Well we are human beings and every human being has his or her own area of interest. We also considered our area of comparative advantage and we believe that wrestling is indeed our own area and there is need for us to keep encouraging it. Apart from that, it is also on record that it is only a Bayelsan that has won wrestling medals in the Olympics and Commonwealth Games for Nigeria. So we feel it’s an area we should continue to encourage and that is why we keep encouraging it.
To be frank, the federal Government has also supported us. In a way, they also see we are doing well and that there is need for that partnership. So we are happy that we are working together as one. But the main reason is that wrestling is part of our culture and it’s our area of comparative advantage. But it not correct to say we are neglecting other sports because if you remember we have what you call the Restoration Cup and this year is the 3rd edition.
The first final was played in Nembe; the last one was played in Samson Siasia Stadium and this third one will also be played here. So we encourage sports in general but we encourage more of our areas of comparative advantage.
From the success recorded at the last classic which ended last Monday, how will you rate the performance of Bayelsa as a state and the athletes from Bayelsa?
Well, the results are there for everyone to see. Mainly we have three styles. We have the freestyle men; we have the freestyle women then we have what we call the Greco-Roman. Bayelsa came tops in the freestyle men; came tops in the freestyle women and third in Greco-Roman. Overall, Bayelsa still came out tops.
When the national sports festival is about to begin, most states poach athletes and pay them. How will you make sports a viable venture in the state and what are the incentives to bring out athletes from the grassroots, nurture and make them world class athletes?
There are two types of sports competitions – one is what we call the closed competition. When they say it is closed, it is limited to some persons or grades as the case may be. But if it is an open championship, anybody from anywhere, provided they are Nigerians, can come. In the open championships, Nigerians that are even in America come and participate. States that have money, for example, like the last National Sports festivals, states like Delta paid a lot of athletes from different places. Even some of our athletes went and competed for Delta State. That is a rule we cannot control because it is an open one and whether we like it or not, the athletes are going to areas they think they will gain more money.

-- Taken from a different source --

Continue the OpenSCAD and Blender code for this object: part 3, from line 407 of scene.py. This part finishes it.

But apart from that, we do our best to encourage grassroots sports participation. In fact that is our vision and we ensure that we create opportunities for our people all over the state to express their God-given talents in different forms. That is one of the reasons we are building these infrastructure in different places. Apart from that, we have the local organizing secretary that goes round the nooks and crannies of the state to look for talents.
Take for example the Restoration Cup. Last year, we had about 130 communities competing. This year, we have even more. People from all over the state are participating, including churches and higher institutions and so on. For me, I believe every human created by God has one talent or the other. The only thing we need to do is to give them the necessary opportunity to express themselves.

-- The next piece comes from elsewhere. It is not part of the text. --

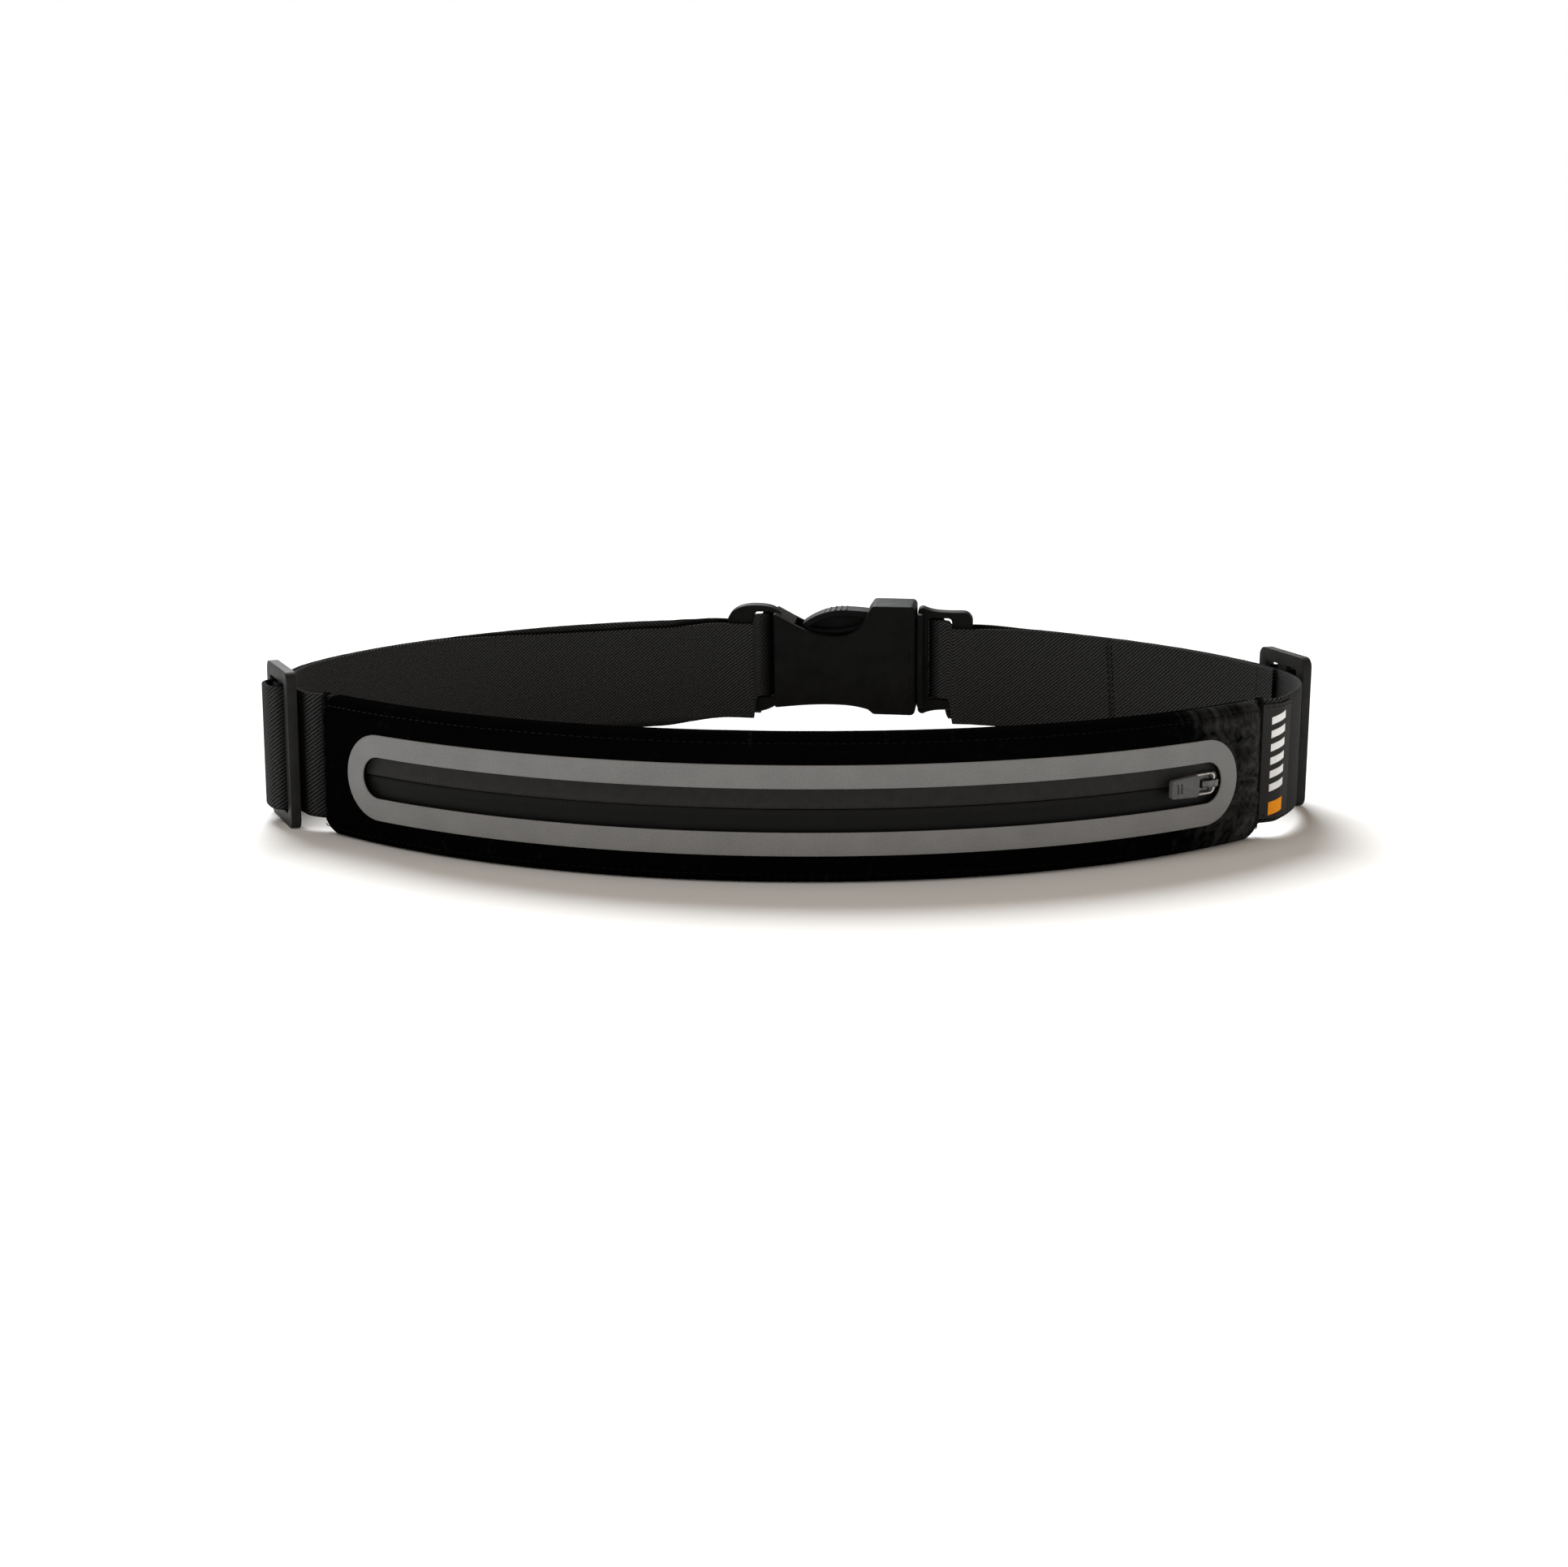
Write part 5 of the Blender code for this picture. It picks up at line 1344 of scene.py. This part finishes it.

I don’t see anyone as useless. If you are not good in boxing, you might excel in wrestling; if you can’t wrestle perhaps swimming is your strong fort and so on. When we came in, we introduced baseball and when we went for a national competition we came up tops. Our own children went there to compete. Before now, we were not doing it and that was the goal we had as much as it’s possible for us to give opportunities to people to express themselves. So we are not limiting anything. We open our doors. The only reason we are not achieving the goals we really wanted is because you must have money and infrastructure to do some of these things. Apart from that, we allow everybody to express their talents in their own way.
At the wrestling classic, the governor, Seriake Dickson, made some pronouncements. He gave you some tasks to accomplish within a short period of time. How far have you gone with these?

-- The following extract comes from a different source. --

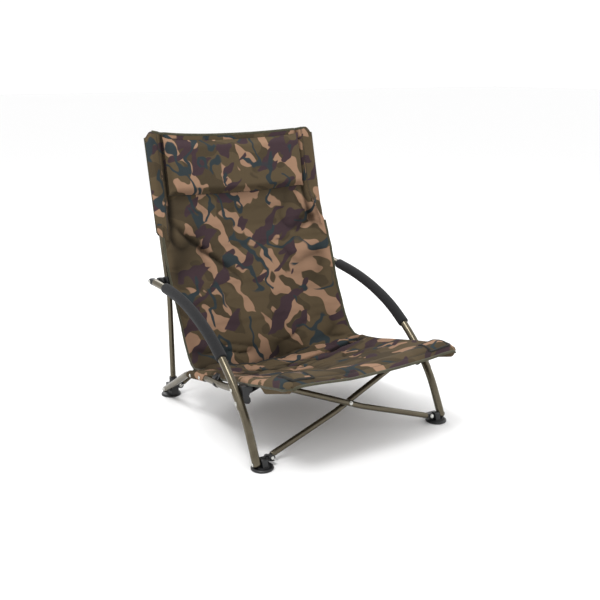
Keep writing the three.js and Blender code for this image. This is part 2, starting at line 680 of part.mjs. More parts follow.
// Front cross tubes: a lies behind and starts at the left foot, b in front and at the right foot
function addFrontCross(letter, footSide) {
  const place = (x, rise, offset) => (
    along(along(frontFootPin.clone().setX(x), frontUp, rise), frontBack, -footSide * offset)
  );
  const railRise = new THREE.Vector3().subVectors(railPin, frontFootPin).dot(frontUp);
  const chordShare = (frontFootPin.x - frontCross.bendAhead) / (frontFootPin.x + railPin.x);
  const bendRise = railRise * chordShare - frontCross.bendSag;
  const pastShare = (frontCross.bendAhead + frontCross.pastMiddle) / (frontCross.bendAhead + railPin.x);
  const pastRise = bendRise + (railRise - bendRise) * pastShare;
  const foot = place(footSide * frontFootPin.x, 0, frontCross.footOffset);
  const bend = place(footSide * frontCross.bendAhead, bendRise, frontCross.middleOffset);
  const past = place(-footSide * frontCross.pastMiddle, pastRise, frontCross.middleOffset);
  const tip = place(-footSide * railPin.x, railRise, 0);
  const footHeading = heading(foot, bend);
  const tipHeading = heading(tip, past);
  const line = new BentLine([
    along(foot, footHeading, frontCross.eyeNeck), bend, past, along(tip, tipHeading, frontCross.eyeNeck),
  ], [frontCross.bendRadius, frontCross.bendRadius]);
  add(`front_cross_tube_${letter}`, sweep(line, frontCross.radius), finishes.tube);
  const footEnd = endFitting(foot, frontBack, footHeading, frontCross);
  add(`front_cross_foot_end_${letter}`, footEnd, finishes.moulding);
  const railEnd = endFitting(tip, frontBack, tipHeading, frontCross);
  add(`front_cross_rail_end_${letter}`, railEnd, finishes.moulding);
}

// Rails with the plate that joins them
function addRails() {
  const upperPlace = atDepth(upperRailLine, upperRailCorners[1].y - railPlate.upperAhead);
  const lowerPlace = atDepth(lowerRailLine, lowerRailCorners.at(-1).y + railPlate.lowerBehind);
  const upperAxis = upperPlace.clone().setX(0);
  const lowerAxis = lowerPlace.clone().setX(0);
  const pinAxis = lowerRailPin.clone().setX(0);
  const upperBore = rivetBore(upperAxis, outward, 0, 2 * railX);
  const lowerBore = rivetBore(lowerAxis, outward, 0, 2 * railX);
  const pinBore = rivetBore(pinAxis, outward, hubOuterX, 2 * railX);
  addPair('lower_rail', cut(sweep(lowerRailLine, lowerRail.radius), lowerBore, pinBore), finishes.tube);
  addPair('upper_rail', cut(sweep(upperRailLine, upperRail.radius), upperBore), finishes.tube);

  const plateOuterX = railX - upperRail.kneeInset - upperRail.radius - railPlate.gap;
  const plateInnerX = plateOuterX - railPlate.thickness;
  const plateX = (plateOuterX + plateInnerX) / 2;
  const plate = link(
    upperAxis.clone().setX(plateX), lowerAxis.clone().setX(plateX),
    railPlate.upperRound, railPlate.lowerRound, railPlate.thickness, outward,
  );
  const bossEnd = railX - lowerRail.radius - seatGap;
  const boss = barOn(lowerAxis, outward, plateInnerX, bossEnd, railPlate.lowerRound);
  const lugMiddle = frontCross.radius + seatGap + railPlate.lugThickness / 2;
  const lugCentre = along(railPin, frontBack, -lugMiddle);
  const lug = link(
    lugCentre, lugCentre.clone().setX(plateOuterX - railPlate.lugRootRound),
    railPlate.lugRound, railPlate.lugRootRound, railPlate.lugThickness, frontBack,
  );
  const whole = cut(joined(plate, boss, lug), upperBore, lowerBore, upperRailCutter);
  addPair('rail_plate', whole, finishes.moulding);
}

// Saddle between the rails
function addSaddles() {
  const saddleDepth = upperRailCorners[0].y - saddle.ahead;
  const body = link(
    atDepth(lowerRailLine, saddleDepth), atDepth(upperRailLine, saddleDepth),
    lowerRail.radius + saddle.wall, upperRail.radius + saddle.wall, saddle.length, point(0, 1, 0),
  );
  const openSide = boxBetween(
    point(railX + saddle.wall, saddleDepth - saddle.length, 0),
    point(2 * railX, saddleDepth + saddle.length, 2 * rails.tipHeight),
  );
  addPair('rail_saddle', cut(body, openSide, lowerRailCutter, upperRailCutter), finishes.moulding);
}

// Sleeves of the back on the posts
const sleeveRadius = post.radius + slideGap + sleeve.wall;
const sleeveTop = along(postCorners[2], leanUp, post.capThickness + sleeve.crown);

function addSleeves() {
  const body = bar(postAt(sleeve.bottom), sleeveTop, sleeveRadius);
  addPair('post_sleeve', cut(body, postCutter), finishes.camouflage);
}

// Side edge of the back, from the hem to the sleeve's foot and then up beside the sleeve
const seatRear = onRails(0, seatEdgeShares[0]);
const backHem = point(
  post.halfSpread - back.hemInset, seatRear.y + fabric.thickness / 2 + seamGap, seatRear.z,
);
const backFree = postAt(sleeve.bottom).setX(post.halfSpread - sleeveRadius - slideGap);
const backTop = sleeveTop.clone().setX(backFree.x);
const backBesideCollar = point(
  post.halfSpread - back.collarInset, collarPin.y - rearCrossFace - back.collarGap, collar.height,
);
const onBack = (from, to, shares) => shares.map(([wide, deep, high]) => point(
  from.x + (to.x - from.x) * wide, from.y + (to.y - from.y) * deep, from.z + (to.z - from.z) * high,
));
const freeEdge = new THREE.CatmullRomCurve3([
  ...onBack(backHem, backBesideCollar, backLowShares),
  ...onBack(backBesideCollar, backFree, backHighShares),
], false, 'centripetal');
const freeLength = freeEdge.getLength();
const freeShare = freeLength / (freeLength + backFree.distanceTo(backTop));

function backEdge(v) {
  if (v > freeShare) return between(backFree, backTop, (v - freeShare) / (1 - freeShare));
  if (v < 0) return along(freeEdge.getPointAt(0), freeEdge.getTangentAt(0), v * freeLength);
  return freeEdge.getPointAt(v / freeShare);
}

// Across a sling: none of the sag at the edges and all of it in the middle
const bow = (u) => 1 - u * u;
const folds = (u) => fabric.foldDepth * Math.cos(fabric.foldCount * Math.PI * u) * bow(u);

// The back bows out behind, and its hem sags with the seat
function backSurface(u, v) {
  const edge = backEdge(v);
  const low = Math.min(1, Math.max(0, 1 - v));
  const hang = back.topDip + (seat.sag - back.topDip) * low ** 3;
  const belly = back.billow * bow(u) * Math.sin(Math.PI * low) + folds(u) * Math.sin(Math.PI * low ** 2);
  return point(edge.x * u, edge.y + belly, edge.z - hang * bow(u));
}

// Side edge of the seat, from the back to the front hem
const seatEdge = new THREE.CatmullRomCurve3(
  seatEdgeShares.map((shares) => onRails(0, shares)), false, 'centripetal',
);

function seatHalfWidth(v) {
  const inset = seat.rearInset + (seat.frontInset - seat.rearInset) * v;
  const drawnIn = seat.middleInset - (seat.rearInset + seat.frontInset) / 2;
  return railX - inset - drawnIn * Math.sin(Math.PI * v);
}

// The seat sags between the rails, least at the front hem, and has folds at the back
function seatSurface(u, v) {
  const kept = Math.min(1, Math.max(0, v));
  const past = (v - kept) * seatEdge.getLength();
  const edge = along(seatEdge.getPointAt(kept), seatEdge.getTangentAt(kept), past);
  const sag = seat.sag + (seat.frontSag - seat.sag) * kept;
  const fold = folds(u) * Math.sin(Math.PI * kept) * (1 - kept);
  return point(-seatHalfWidth(kept) * u, edge.y, edge.z - sag * bow(u) + fold);
}

function addSlings() {
  const even = evenThickness(fabric.thickness);
  add('back_sling', sheet(backSurface, fabric.columns, back.rows, even), finishes.camouflage);
  add('seat_sling', sheet(seatSurface, fabric.columns, seat.rows, even), finishes.camouflage);
}

// A cushion on the upper part of the back, thick in the middle and thin at its seams
function addCushion() {
  const widthShare = 1 - cushion.sideInset / backFree.x;
  const [low, high] = cushionShares;
  const surface = (u, v) => backSurface(u * widthShare, low + (high - low) * v);
  const fullness = (u, v) => Math.min(1, cushion.crown * Math.min(1 - Math.abs(u), v, 1 - v));
  const rear = fabric.thickness / 2 + slideGap;
  const swell = cushion.thickness - cushion.edge;
  const offset = (u, v, side) => (side < 0 ? rear : rear + cushion.edge + swell * fullness(u, v));
  add('head_cushion', sheet(surface, fabric.columns, cushion.rows, offset), finishes.camouflage);
}

// Pockets at the seat's front corners, on the tips of the upper rails
function addPockets() {
  const [tip, forward] = [upperRailLine.stations.at(-1), upperRailLine.headings.at(-1)];
  const bore = upperRail.radius + slideGap;
  const body = barOn(tip, forward, -pocket.length, pocket.nose, bore + pocket.wall);
  const hollow = barOn(tip, forward, -2 * pocket.length, seatGap, bore);
  addPair('corner_pocket', cut(body, hollow), finishes.camouflage);
}

// Tabs round the lower rails that reach up to the seat's side edges
function addTabs() {
  const [front, rear] = tabShares.map((share) => post.depth * share);
  const railPlace = (v) => atDepth(lowerRailLine, front + (rear - front) * v);
  const seatPlace = (v) => {
    const share = shareAtDepth(seatEdge, front + (rear - front) * v);
    const edge = seatEdge.getPointAt(share).setX(seatHalfWidth(share) - tab.tuck);
    return along(edge, upward, -fabric.thickness);
  };
  const [start, end] = tabReachShares;
  const flap = sheet(
    (u, v) => between(railPlace(v), seatPlace(v), start + ((end - start) * (1 + u)) / 2),
    2, tab.rows, evenThickness(tab.thickness),
  );
  const stations = Array.from({ length: tab.rows + 1 }, (_, i) => railPlace(i / tab.rows));
  const route = new THREE.CatmullRomCurve3(stations);
  const wrap = sweep(route, lowerRail.radius + slideGap + tab.wall, tab.rows);
  addPair('seat_tab', cut(joined(wrap, flap), lowerRailCutter), finishes.webbing);
}

addPosts();
addRearFeet();
addCollars();
addRearCross('a', -1);
addRearCross('b', 1);
addRearCrossing();
addArms();
addBrackets();
addFrontFeet();
addFrontCross('a', -1);
addFrontCross('b', 1);
addRails();
addSaddles();
addSleeves();
addSlings();
addCushion();
addPockets();
addTabs();

const bounds = new THREE.Box3().setFromObject(chair);
chair.position.y = -bounds.getCenter(new THREE.Vector3()).y;

export default chair;
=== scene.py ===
"""Carp fishing chair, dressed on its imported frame.

A camouflage fabric sling hangs in a folding frame of powder-coated tubes with foam arm grips.
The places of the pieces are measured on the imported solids, in metres: +Z is up, the sitter
faces -Y and the chair's left side is -X.
"""

import json
import logging
import math
from dataclasses import dataclass
from enum import Enum
from functools import cache
from typing import Callable, Sequence

import bmesh
import bpy
import numpy as np
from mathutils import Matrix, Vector


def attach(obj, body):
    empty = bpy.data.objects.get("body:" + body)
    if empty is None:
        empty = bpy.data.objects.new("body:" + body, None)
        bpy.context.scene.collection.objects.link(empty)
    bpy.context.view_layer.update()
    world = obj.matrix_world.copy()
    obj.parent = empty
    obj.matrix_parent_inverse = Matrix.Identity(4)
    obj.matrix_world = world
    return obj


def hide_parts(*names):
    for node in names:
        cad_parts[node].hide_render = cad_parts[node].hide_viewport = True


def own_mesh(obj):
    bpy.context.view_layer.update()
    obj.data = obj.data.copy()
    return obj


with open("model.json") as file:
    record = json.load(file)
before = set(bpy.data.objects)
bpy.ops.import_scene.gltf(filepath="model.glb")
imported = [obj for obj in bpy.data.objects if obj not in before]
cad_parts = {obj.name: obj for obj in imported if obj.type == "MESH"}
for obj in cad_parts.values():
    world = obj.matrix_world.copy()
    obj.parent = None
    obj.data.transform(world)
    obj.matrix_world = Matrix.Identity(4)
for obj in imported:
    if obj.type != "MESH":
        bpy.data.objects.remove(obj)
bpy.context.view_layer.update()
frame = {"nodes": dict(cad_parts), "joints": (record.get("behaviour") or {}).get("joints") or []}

log = logging.getLogger("chair")
Array = np.ndarray
Tree = bpy.types.NodeTree
Node = bpy.types.Node
Socket = bpy.types.NodeSocket
Piece = bpy.types.Object

OUTWARD = np.array([1.0, 0.0, 0.0])
BACKWARD = np.array([0.0, 1.0, 0.0])
UPWARD = np.array([0.0, 0.0, 1.0])


class Side(Enum):
    """The two sides of the chair, with the sign of their X."""

    LEFT = -1
    RIGHT = 1

    @property
    def word(self) -> str:
        """The side's name in node, body and piece names."""
        return self.name.lower()

    def node(self, stem: str) -> str:
        """The name of this side's node or piece."""
        return f"{stem}_{self.word}"

    def body(self, stem: str) -> str:
        """The name of this side's body."""
        return f"{self.word}_{stem}"


class PrintTone(Enum):
    """The inks of the woodland print, as sRGB."""

    OLIVE = "#504432"
    MOSS = "#43392a"
    TAN = "#8f715b"
    BARK = "#3b2d31"
    SLATE = "#2c3437"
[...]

Yes, he made some pronouncements. He gave us marching orders to bring Bayelsan wrestlers that are wrestling for others back if they are willing. And because of that, he also gave us a directive to draw up a list of people we think we need to employ. For this first year he said between 50 and 100. For other years, about 50 athletes annually. So, we are already compiling the list of people that we think we need.
Some of them are not even wrestling for others but we know that they are good while some are wrestling for other states. So we will do the best we can. He gave us two weeks and by God’s grace we will meet up with the dead line.
What other incentives do you have? You spoke earlier about scholarships. How do you intend going about it?
Incentives come in different forms. For people that have been following what we are doing here. For example, when the Nigerian Wrestlers came back from the Commonwealth Games held in Glasgow, our governor received them and gave them a total of N20 million. Also, St Jude’s Girls Amarata that have consistently won the Milo championship for five years and might still win this year again. The Governor gave out incentives and cash rewards. When our athletes went for the National Sports Festival and came back fifth, our governor again announced cash rewards. Gold medalists were given N1 million and so on. These are some of the incentives. I don’t think its only money that is an incentive. ‘Well-done’ is an incentive. Sometimes even providing the necessary equipment, training facilities is also an incentive. We do our best to make sure our athletes are reasonably taken care of.
We don’t owe our sports men and women. Our players in Bayelsa Queens and Bayelsa United are paid as civil servants. Once civil servants are paid, they are also paid, unlike some other states, where they are owed five months or more. We encourage them in different forms and as far as I’m concerned even though no human endeavor is perfect, we are doing the best we can in the circumstances we find ourselves.
You talked about Scholarship. How are you going about that?
Yes, he said for those of them that are interested in going to school, he will set up a special scholarship scheme to help them go to school. We also have the In-service training. Some of our athletes are already in school and are receiving salaries from government. These are things we do to encourage our athletes and if you have had cause to interview them you will see they speak well that will tell you that they are not just ordinary athletes like in the days of old and they have not just gone to school but excel at the sports they do.
Despite moving from a below average state to an elite sports power house in Nigeria, what do you consider subsisting challenges?
I think we need to put up more sports facilities in the various LGA. I also think there is need to train and retrain our coaches and athletes because if you don’t train and retrain, diminishing returns will begin to set in. I also think there are athletes and coaches that have a negative attitude. Some of the athletes are unwilling to perform and some even feigned illness just to get out of performing. They have to learn to take ownership of their state. Even if there is no pay, there is honor in representing my state. Let us look at Ondo State – the wrestlers have a common purse.
Any winning is ploughed into that common purse and a percentage is given to the winner. We don’t have that in Bayelsa. There is need for re-orientation. If we are able to tackle selfishness, we will have maximum results. Bayelsa state is very good in combat sports.